WHAT YOU WILL DO: Take the data below and write out exactly the lines from the one with "Write the Blender" through the one with "obj.data.transform(world)"; omit every other line.
— Start —
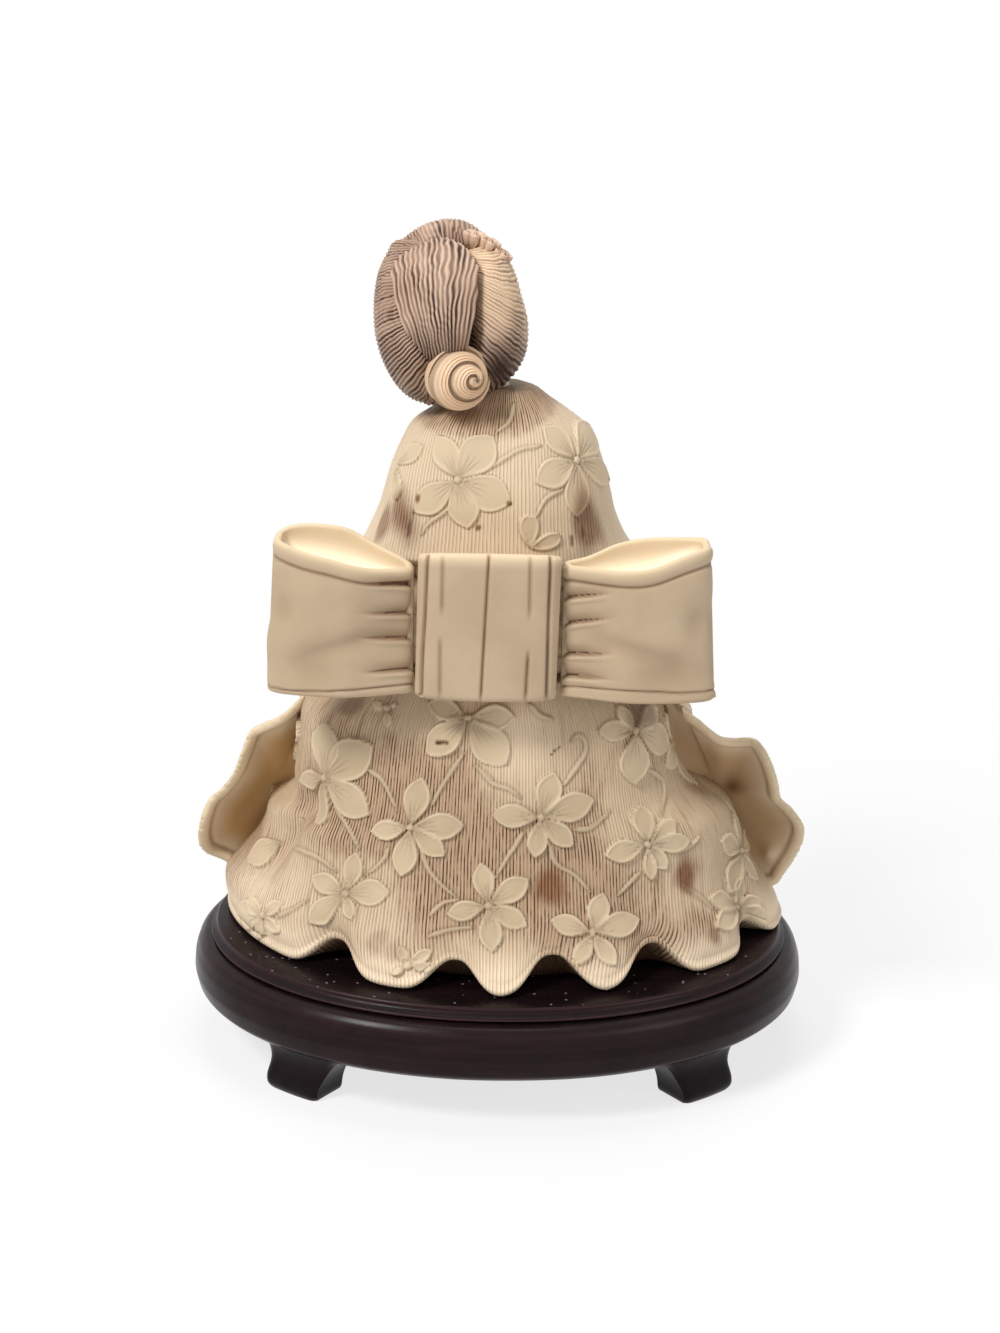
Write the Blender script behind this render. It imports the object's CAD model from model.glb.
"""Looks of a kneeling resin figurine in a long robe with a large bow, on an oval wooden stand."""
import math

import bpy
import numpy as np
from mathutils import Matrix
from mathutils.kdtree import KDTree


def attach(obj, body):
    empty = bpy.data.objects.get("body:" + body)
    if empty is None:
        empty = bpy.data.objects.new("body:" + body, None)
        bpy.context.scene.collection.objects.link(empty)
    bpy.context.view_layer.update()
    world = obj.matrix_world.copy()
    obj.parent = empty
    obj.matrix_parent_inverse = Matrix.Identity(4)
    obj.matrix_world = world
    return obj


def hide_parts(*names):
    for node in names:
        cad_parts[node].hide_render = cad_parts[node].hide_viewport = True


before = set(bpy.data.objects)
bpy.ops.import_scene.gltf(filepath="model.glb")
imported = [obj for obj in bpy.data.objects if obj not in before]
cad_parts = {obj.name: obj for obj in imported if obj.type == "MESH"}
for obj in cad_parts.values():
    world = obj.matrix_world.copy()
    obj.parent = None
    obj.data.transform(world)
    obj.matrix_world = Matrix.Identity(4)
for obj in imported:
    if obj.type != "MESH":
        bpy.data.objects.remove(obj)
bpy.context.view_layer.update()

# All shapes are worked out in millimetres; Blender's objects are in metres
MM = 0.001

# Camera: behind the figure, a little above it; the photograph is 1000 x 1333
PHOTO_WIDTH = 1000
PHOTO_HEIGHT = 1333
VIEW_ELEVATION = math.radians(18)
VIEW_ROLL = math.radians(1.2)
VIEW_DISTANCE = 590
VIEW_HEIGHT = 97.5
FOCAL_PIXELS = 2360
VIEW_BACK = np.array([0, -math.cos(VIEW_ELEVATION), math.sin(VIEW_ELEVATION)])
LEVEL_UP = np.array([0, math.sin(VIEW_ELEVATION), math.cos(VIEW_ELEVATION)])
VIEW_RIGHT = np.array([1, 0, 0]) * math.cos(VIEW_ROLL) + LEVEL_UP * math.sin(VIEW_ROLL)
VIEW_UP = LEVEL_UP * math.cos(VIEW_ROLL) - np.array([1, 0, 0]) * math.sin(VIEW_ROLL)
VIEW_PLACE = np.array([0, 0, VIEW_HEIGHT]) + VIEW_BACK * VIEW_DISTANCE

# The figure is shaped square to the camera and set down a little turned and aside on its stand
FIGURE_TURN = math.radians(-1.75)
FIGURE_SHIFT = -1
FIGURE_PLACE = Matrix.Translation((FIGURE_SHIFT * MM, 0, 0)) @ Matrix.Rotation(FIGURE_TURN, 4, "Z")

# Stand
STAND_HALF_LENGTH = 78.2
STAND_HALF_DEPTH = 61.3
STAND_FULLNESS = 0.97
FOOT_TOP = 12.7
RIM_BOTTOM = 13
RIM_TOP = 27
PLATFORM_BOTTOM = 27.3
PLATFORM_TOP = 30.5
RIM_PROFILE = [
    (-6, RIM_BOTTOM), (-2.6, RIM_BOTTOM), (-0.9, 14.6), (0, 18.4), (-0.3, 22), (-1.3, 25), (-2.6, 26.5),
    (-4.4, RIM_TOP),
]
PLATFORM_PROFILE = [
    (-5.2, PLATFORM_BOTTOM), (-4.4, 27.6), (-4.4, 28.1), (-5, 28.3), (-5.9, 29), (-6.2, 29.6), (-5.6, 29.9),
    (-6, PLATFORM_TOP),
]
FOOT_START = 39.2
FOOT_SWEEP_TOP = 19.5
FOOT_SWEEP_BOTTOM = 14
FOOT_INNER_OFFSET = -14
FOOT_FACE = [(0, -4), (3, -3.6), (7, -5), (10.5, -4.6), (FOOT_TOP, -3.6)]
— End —
— Start —
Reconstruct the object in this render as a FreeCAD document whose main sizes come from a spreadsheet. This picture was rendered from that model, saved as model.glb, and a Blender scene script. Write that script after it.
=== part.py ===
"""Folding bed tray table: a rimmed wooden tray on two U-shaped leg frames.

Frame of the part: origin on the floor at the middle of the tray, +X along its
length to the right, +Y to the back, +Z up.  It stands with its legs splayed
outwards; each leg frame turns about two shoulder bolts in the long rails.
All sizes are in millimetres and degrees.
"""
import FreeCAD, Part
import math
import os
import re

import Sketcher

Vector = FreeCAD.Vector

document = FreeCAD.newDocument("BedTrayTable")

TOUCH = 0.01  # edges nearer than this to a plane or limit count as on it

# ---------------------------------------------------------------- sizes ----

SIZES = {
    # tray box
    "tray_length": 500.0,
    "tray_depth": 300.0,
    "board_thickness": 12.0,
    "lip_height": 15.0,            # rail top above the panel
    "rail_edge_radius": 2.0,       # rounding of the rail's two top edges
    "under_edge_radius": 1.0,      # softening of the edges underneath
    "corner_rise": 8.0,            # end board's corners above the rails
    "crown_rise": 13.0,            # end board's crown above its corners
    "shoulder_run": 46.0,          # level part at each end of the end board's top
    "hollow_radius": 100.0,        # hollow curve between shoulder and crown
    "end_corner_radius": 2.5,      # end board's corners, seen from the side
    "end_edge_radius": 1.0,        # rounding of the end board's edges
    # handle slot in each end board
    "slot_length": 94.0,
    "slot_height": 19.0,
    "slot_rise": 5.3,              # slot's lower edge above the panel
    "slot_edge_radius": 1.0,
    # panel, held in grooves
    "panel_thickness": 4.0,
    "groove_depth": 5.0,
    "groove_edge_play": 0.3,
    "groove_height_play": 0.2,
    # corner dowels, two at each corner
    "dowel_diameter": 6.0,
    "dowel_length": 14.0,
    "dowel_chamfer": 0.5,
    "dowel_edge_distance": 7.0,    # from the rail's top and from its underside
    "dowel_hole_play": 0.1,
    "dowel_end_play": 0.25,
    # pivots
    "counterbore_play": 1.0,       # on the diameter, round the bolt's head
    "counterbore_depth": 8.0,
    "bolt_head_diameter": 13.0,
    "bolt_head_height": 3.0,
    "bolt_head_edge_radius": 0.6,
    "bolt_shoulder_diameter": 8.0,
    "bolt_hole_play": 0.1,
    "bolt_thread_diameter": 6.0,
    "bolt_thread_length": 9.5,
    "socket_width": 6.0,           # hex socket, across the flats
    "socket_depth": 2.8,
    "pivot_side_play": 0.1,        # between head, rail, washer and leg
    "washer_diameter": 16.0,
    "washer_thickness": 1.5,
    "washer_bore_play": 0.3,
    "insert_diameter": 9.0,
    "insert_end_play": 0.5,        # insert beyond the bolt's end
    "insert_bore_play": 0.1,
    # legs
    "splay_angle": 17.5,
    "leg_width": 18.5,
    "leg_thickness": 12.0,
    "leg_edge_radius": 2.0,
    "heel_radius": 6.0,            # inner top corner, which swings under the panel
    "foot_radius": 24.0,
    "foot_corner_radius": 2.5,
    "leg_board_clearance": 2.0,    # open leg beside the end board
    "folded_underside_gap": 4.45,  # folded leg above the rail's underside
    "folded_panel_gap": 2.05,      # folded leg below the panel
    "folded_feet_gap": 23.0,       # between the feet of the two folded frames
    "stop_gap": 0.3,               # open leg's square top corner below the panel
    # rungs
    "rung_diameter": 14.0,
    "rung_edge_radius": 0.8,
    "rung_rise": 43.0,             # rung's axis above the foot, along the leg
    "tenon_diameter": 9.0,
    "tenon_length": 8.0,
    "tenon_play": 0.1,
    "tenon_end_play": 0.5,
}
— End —
WRITTEN ANSWER:
Write the Blender script behind this render. It imports the object's CAD model from model.glb.
"""Looks of a kneeling resin figurine in a long robe with a large bow, on an oval wooden stand."""
import math

import bpy
import numpy as np
from mathutils import Matrix
from mathutils.kdtree import KDTree


def attach(obj, body):
    empty = bpy.data.objects.get("body:" + body)
    if empty is None:
        empty = bpy.data.objects.new("body:" + body, None)
        bpy.context.scene.collection.objects.link(empty)
    bpy.context.view_layer.update()
    world = obj.matrix_world.copy()
    obj.parent = empty
    obj.matrix_parent_inverse = Matrix.Identity(4)
    obj.matrix_world = world
    return obj


def hide_parts(*names):
    for node in names:
        cad_parts[node].hide_render = cad_parts[node].hide_viewport = True


before = set(bpy.data.objects)
bpy.ops.import_scene.gltf(filepath="model.glb")
imported = [obj for obj in bpy.data.objects if obj not in before]
cad_parts = {obj.name: obj for obj in imported if obj.type == "MESH"}
for obj in cad_parts.values():
    world = obj.matrix_world.copy()
    obj.parent = None
    obj.data.transform(world)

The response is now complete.